New York-listed International Seaways has filed to sell up to $100m of shares to fund potential investments or debt repayments.

The move is part of a “general corporate housekeeping” review, the tanker owner said.

An updated and renewed equity distribution deal has been signed with investment banks Evercore Group and Jefferies.

Stock could be sold from time to time in the open market or at any privately negotiated price.

The shipowner said any proceeds would be used for general corporate purposes, including additions to working capital, repayment or refinancing of debt, financing of capital expenditure, or investments in current and future projects.

Seaways added it has not yet sold or agreed to sell any shares.

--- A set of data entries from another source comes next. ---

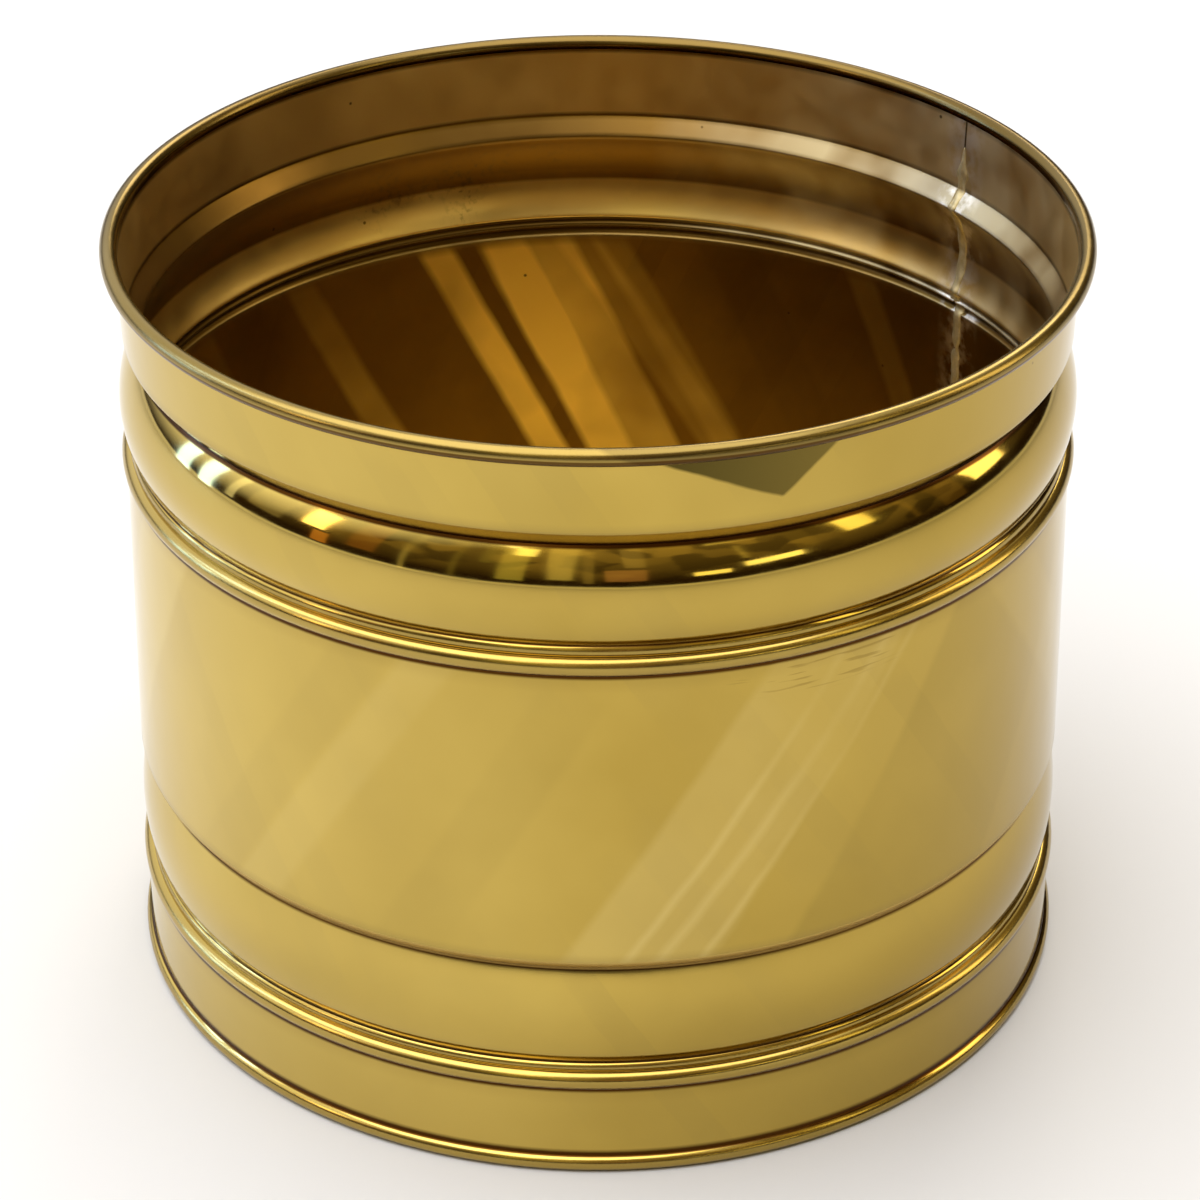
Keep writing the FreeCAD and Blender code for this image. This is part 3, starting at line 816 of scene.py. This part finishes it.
def make_floor():
    """The plain pale floor, wide enough for the wall to mirror it at a low angle too."""
    bm = bmesh.new()
    bmesh.ops.create_circle(bm, cap_ends=True, segments=FLOOR_SIDES, radius=FLOOR_RADIUS)
    mesh = bpy.data.meshes.new("floor")
    bm.to_mesh(mesh)
    bm.free()
    floor = bpy.data.objects.new("floor", mesh)
    bpy.context.collection.objects.link(floor)
    material, tree, shader = new_material("pale_floor")
    feed(tree, shader, {"Base Color": linear("#CACACC"), "Roughness": 0.7})
    mesh.materials.append(material)


def soft_light(name, azimuth, elevation, size, power, colour, lights_floor=True):
    """A rectangular light that faces the pot. Azimuth 0 is the camera's side and 90 is +X."""
    data = bpy.data.lights.new(name, "AREA")
    data.shape = "RECTANGLE"
    data.size, data.size_y = size
    data.energy = power
    data.color = linear(colour)[:3]
    light = bpy.data.objects.new(name, data)
    aim = Vector(LIGHT_AIM)
    across, up = math.radians(azimuth), math.radians(elevation)
    level = math.cos(up)
    towards = Vector((math.sin(across) * level, -math.cos(across) * level, math.sin(up)))
    light.location = aim + LIGHT_DISTANCE * towards
    light.rotation_euler = (aim - light.location).to_track_quat("-Z", "Y").to_euler()
    light.visible_camera = False
    light.visible_diffuse = lights_floor
    bpy.context.collection.objects.link(light)


def make_room():
    """What the pot mirrors: a dim brown room in front, open and bright at the left, back and top.

    The room is broken up into blocks, the floor goes on below the horizon, and behind the pot the
    camera sees plain white.
    """
    world = bpy.data.worlds.new("studio")
    bpy.context.scene.world = world
    world.use_nodes = True
    tree = world.node_tree
    direction = put(tree, "SeparateXYZ", {0: put(tree, "TexCoord").outputs["Generated"]})
    across, back, up = (direction.outputs[axis] for axis in "XYZ")
    front = put(tree, "Math", {0: back, 1: -1.0}, operation="MULTIPLY")
    azimuth = put(tree, "Math", {0: across, 1: front}, operation="ARCTAN2")
    grid = put(tree, "CombineXYZ", {"X": azimuth, "Y": up})
    blocks = put(
        tree,
        "TexVoronoi",
        {"Vector": grid, "Scale": ROOM_BLOCKS},
        voronoi_dimensions="2D",
        distance="CHEBYCHEV",
    )
    block = put(tree, "SeparateColor", {0: blocks.outputs["Color"]})
    openness = put(tree, "Math", {0: back, 1: 0.3, 2: up}, operation="MULTIPLY_ADD")
    openness = put(tree, "Math", {0: across, 1: -0.42, 2: openness}, operation="MULTIPLY_ADD")
    seen = put(tree, "LightPath").outputs["Is Camera Ray"]
    layers = (
        Layer(up, "#A8935E", none_at=0.08, whole_at=0.65),
        Layer(block, "#20160A", 0.7, none_at=0.2, whole_at=0.8),
        Layer(openness, "#F4F3F0", none_at=0.52, whole_at=0.76),
        Layer(up, "#D2D0CC", whole_at=-0.01),
        Layer(seen, "#FFFFFF"),
    )
    room = layered(tree, "#2A1D0E", layers)
    feed(tree, tree.nodes["Background"], {"Color": room, "Strength": ROOM_GLOW})


def make_lights():
    """Soft light from above and behind, and the bright panes, which only the metal mirrors."""
    soft_light("overhead", -60, 80, (3.2, 3.2), 88, "#FDFDFF")
    soft_light("back_window", 165, 38, (0.9, 0.8), 12, "#FFF4DC")
    for number, (azimuth, elevation, width, height, glow, colour) in enumerate(PANES):
        power = math.pi * width * height * glow
        soft_light(f"pane_{number}", azimuth, elevation, (width, height), power, colour, False)


def make_camera():
    """The camera at the photograph's place."""
    data = bpy.data.cameras.new("camera")
    data.sensor_width = CAMERA_SENSOR
    data.lens = CAMERA_LENS
    camera = bpy.data.objects.new("camera", data)
    camera.location = CAMERA_PLACE
    camera.rotation_euler = (math.radians(CAMERA_TILT), 0, 0)
    bpy.context.collection.objects.link(camera)
    bpy.context.scene.camera = camera


outside_brass = polished_brass()
inside_brass = tarnished_brass()

# Metals that aren't polished, with the size of their grain. The spun bottom is pale and matt, the
# brazing is filed down and yellowish, the drawn wire is grey with a sheen, and the solder leaden.
bottom_brass = dull_metal("dull_bottom_brass", "#ECD084", "#CCB066", roughness=0.58, grain=8)
brazing = dull_metal("filed_brazing", "#DCCEA4", "#988450", roughness=0.55, grain=2)
steel_wire = dull_metal("drawn_steel_wire", "#8A8A88", "#5C5A58", roughness=0.35, grain=1)
soft_solder = dull_metal("soft_solder", "#A7A59C", "#77756C", roughness=0.4, grain=2)

pressed_line = softened(evenly(sheet_line()), CREASE_REACH)
make_shell(pressed_line, outside_brass, inside_brass)
make_brazing(pressed_line, brazing)
make_bottom(bottom_brass)
make_solder(soft_solder)
for node in ("rim_wire", "foot_wire"):
    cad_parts[node].data.materials.clear()
    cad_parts[node].data.materials.append(steel_wire)

make_floor()
make_room()
make_lights()
make_camera()
bpy.context.scene.view_settings.view_transform = "Standard"
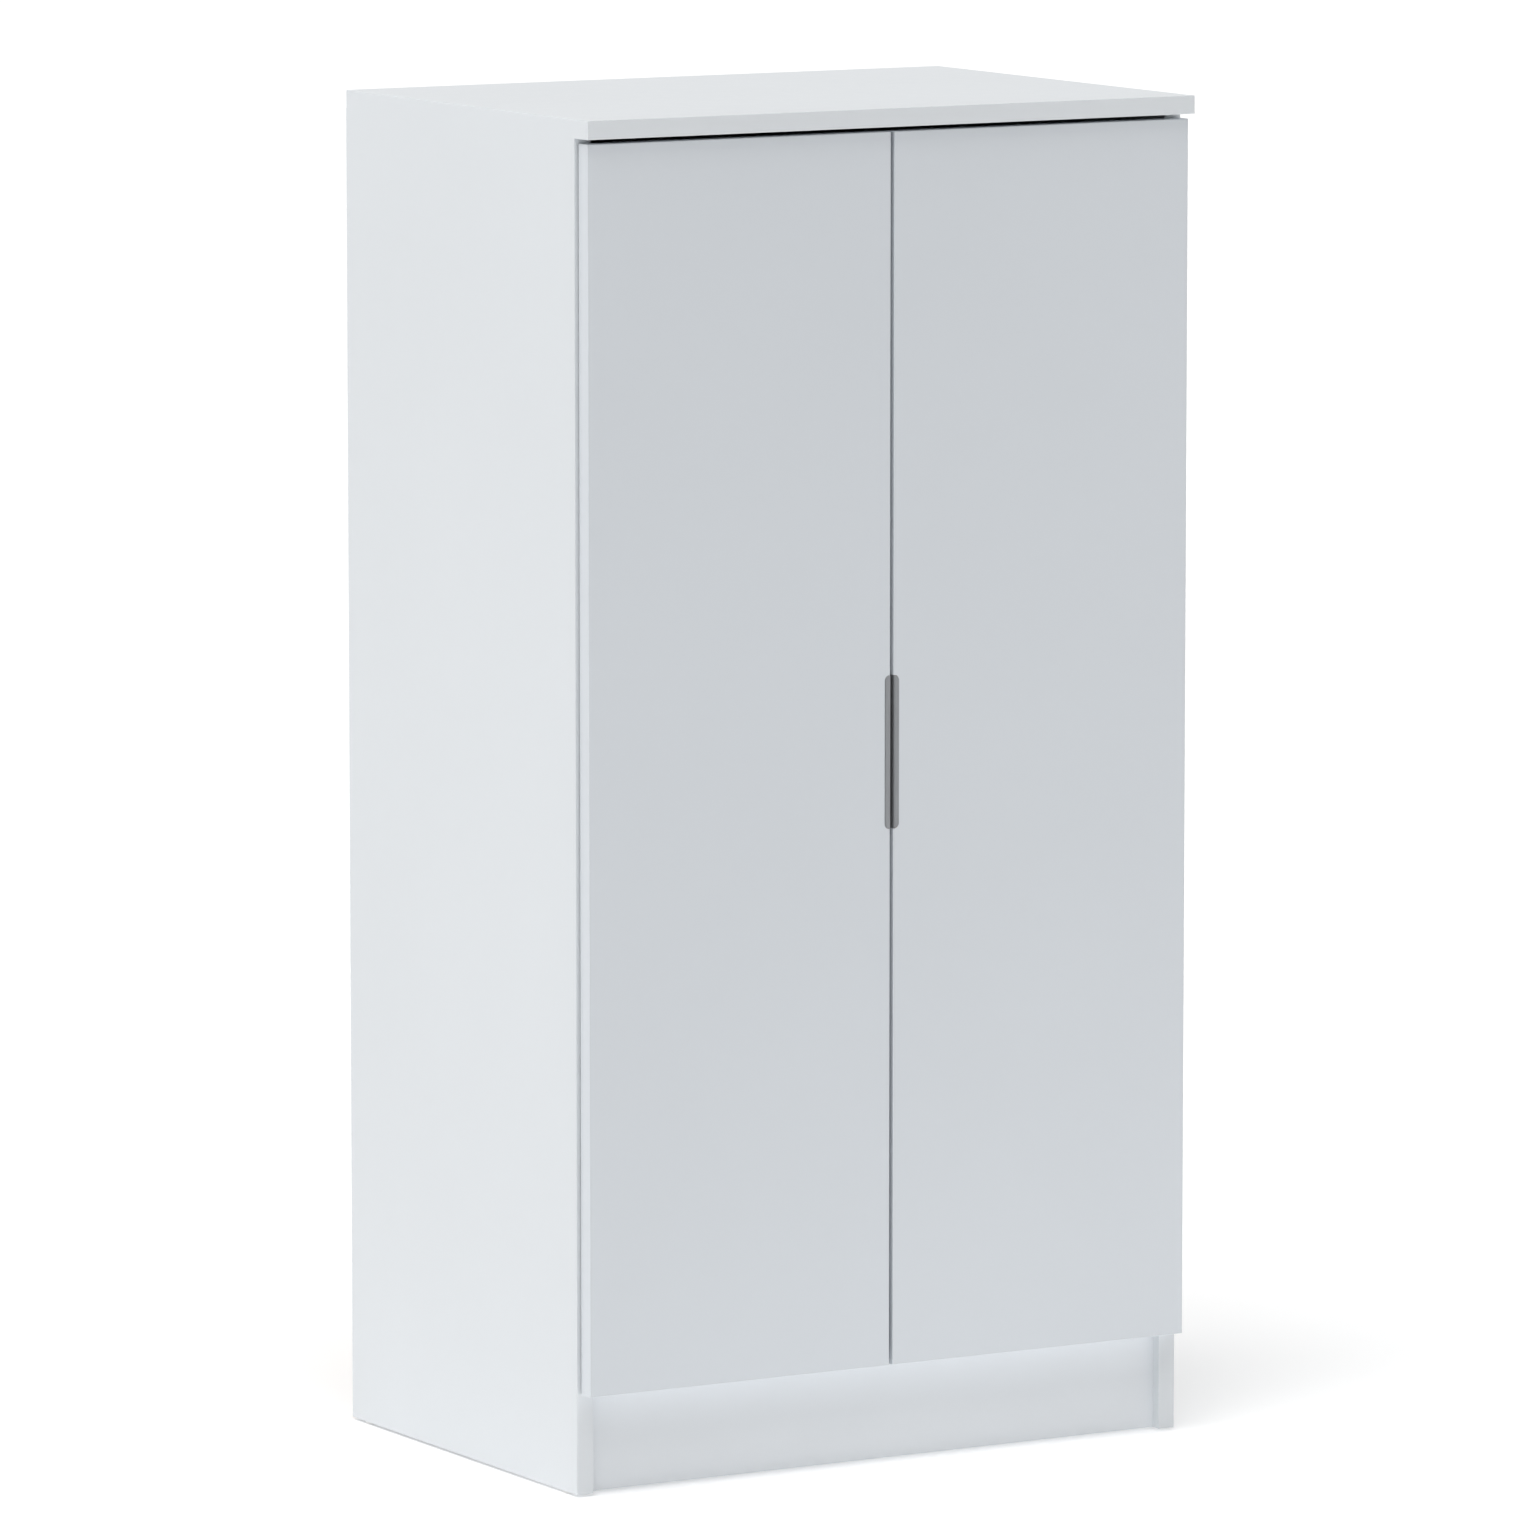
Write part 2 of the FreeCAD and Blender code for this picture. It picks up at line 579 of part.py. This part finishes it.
PARTS = {
    "left_side_panel": side,
    "right_side_panel": mirror(side),
    "top_panel": top,
    "bottom_panel": level_panel(BOTTOM_Z),
    "hat_shelf": level_panel(SHELF_Z),
    "plinth_front": plinth(Y_PLINTH),
    "plinth_rear": plinth(Y_RAIL),
    "back_panel_left": back,
    "back_panel_right": mirror(back),
    "back_joining_strip": strip,
    "hanging_rail": rail,
    "rail_socket_left": socket,
    "rail_socket_right": mirror(socket),
    "rail_socket_screws": group(both(socket_screws)),
    "cam_locks": group(both(cams)),
    "cam_bolts": group(both(bolts)),
    "cam_cover_caps": group(both(caps)),
    "wooden_dowels": group(both(dowels)),
    "floor_glides": group(both(glides)),
    "back_panel_nails": group(both(nails)),
    "wall_brackets": group(both([bracket])),
    "wall_bracket_screws": group(both(bracket_screws)),
}

LEFT = {
    "hinge_plates": group(plates),
    "plate_screws": group(plate_screws),
    "hinge_arms": group(arms),
    "arm_screws": group(arm_screws),
    "arm_pins": group(arm_pins),
    "hinge_links": group(links),
    "hinge_cups": group(cups),
    "cup_screws": group(cup_screws),
    "cup_pins": group(cup_pins),
    "door_panel": door,
    "door_handle": handle(),
    "handle_screws": group(handle_screws),
    "door_buffers": group(buffers),
}
for name, shape in LEFT.items():
    PARTS["left_" + name] = shape
    PARTS["right_" + name] = mirror(shape)

os.makedirs("parts", exist_ok=True)
for name, shape in PARTS.items():
    shape.exportStep("parts/%s.step" % name)
    print(name, len(shape.Solids), "solid(s)", "valid" if shape.isValid() else "NOT VALID")
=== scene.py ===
import math

import bmesh
import bpy
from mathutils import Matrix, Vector


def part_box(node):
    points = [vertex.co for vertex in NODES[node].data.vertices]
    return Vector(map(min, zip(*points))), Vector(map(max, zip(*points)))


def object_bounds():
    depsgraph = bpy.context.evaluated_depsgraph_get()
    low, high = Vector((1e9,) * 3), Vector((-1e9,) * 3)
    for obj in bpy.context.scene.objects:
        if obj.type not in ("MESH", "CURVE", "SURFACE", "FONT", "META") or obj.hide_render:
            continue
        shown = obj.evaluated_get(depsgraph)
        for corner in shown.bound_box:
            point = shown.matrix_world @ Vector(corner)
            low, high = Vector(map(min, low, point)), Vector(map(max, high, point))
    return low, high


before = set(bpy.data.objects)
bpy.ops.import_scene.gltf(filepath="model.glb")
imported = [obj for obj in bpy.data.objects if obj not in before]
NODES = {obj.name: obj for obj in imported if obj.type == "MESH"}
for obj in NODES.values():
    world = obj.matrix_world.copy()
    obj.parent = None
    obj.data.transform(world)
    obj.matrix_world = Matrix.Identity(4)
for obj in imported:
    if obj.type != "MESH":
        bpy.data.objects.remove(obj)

CAD_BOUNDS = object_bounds()
LOW = Vector(CAD_BOUNDS[0])
RIGHT, BACK, UP = 0, 1, 2          # the axes of the row frame

# camera: a long lens, turned towards the cabinet's left front corner
LENS = 256.0
SENSOR = 36.0
YAW = math.radians(30.24)
PITCH = math.radians(7.62)
DISTANCE = 10.54
CLIP_END = 200.0
AIM = Vector((-0.1405, LOW.y, 0.6976))

# studio: how brightly the floor glows, the room on each side and behind, and a soft sun
FLOOR_HALF = 60.0
FLOOR_GLOW = 0.20
POOL_GLOW = 0.30                   # extra glow of the floor before the doors
POOL_CENTRE = (0.10, -0.70, 0.0)   # after the stretch by POOL_SHAPE
POOL_SHAPE = (0.7, 1.0, 1.0)       # below 1, the pool reaches further along that axis
POOL_RADIUS = 0.85
WORLD_LEFT = 0.38
WORLD_RIGHT = 0.03
WORLD_BACK = 0.80                  # extra brightness straight behind
SUN_STRENGTH = 2.05
SUN_LEFT = math.radians(12.5)      # from straight above towards the left
SUN_FRONT = math.radians(11.0)     # and towards the front
SUN_WIDTH = math.radians(45.0)

# colours, linear; the plinth's white is lighter than the other boards' and the doors' white darker:
# painted light on the plinth and painted shade on the doors, to make up for light that this studio
# lacks
WHITE = (0.77, 0.80, 0.825)
PLINTH_PAINTED_LIGHT_WHITE = (0.85, 0.88, 0.91)
DOOR_PAINTED_SHADE_WHITE = (0.725, 0.76, 0.797)
CHIP_LIGHT = (0.60, 0.43, 0.26)
CHIP_DARK = (0.30, 0.19, 0.10)
HARDBOARD_LIGHT = (0.287, 0.156, 0.078)
HARDBOARD_DARK = (0.179, 0.098, 0.048)
BEECH_LIGHT = (0.62, 0.42, 0.25)
BEECH_DARK = (0.465, 0.315, 0.188)
BAND_JOINT = (0.42, 0.41, 0.39)
FIBRE_FLECK = (0.40, 0.26, 0.15)
HANDLE_GREY = (0.335, 0.345, 0.36)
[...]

“The company’s trading blackout period is currently in effect, and the next potential trading window will not occur until at least March 1, 2024,” the company said.

Seaways will pay a 3% commission on the sales, giving potential net proceeds of $97m.

Major shareholder John Fredriksen is unlikely to be on the list of potential buyers.

The holder of 16% of the company has been seeking to influence management policy.

The Frontline owner has said Seaways pays executives too much, but bosses adopted a poison pill provision capping his stake at 17.5% to stop any takeover bid.

Nordea analyst Erik Hovi has said any takeover attempt at Seaways is unlikely in the short term, but suggested there were ways forward for Fredriksen, including potential alliances with other shareholders such as Eastern Pacific Shipping principal Idan Ofer or pools power Navig8.

Fredriksen’s camp has also maintained his investment is purely financial.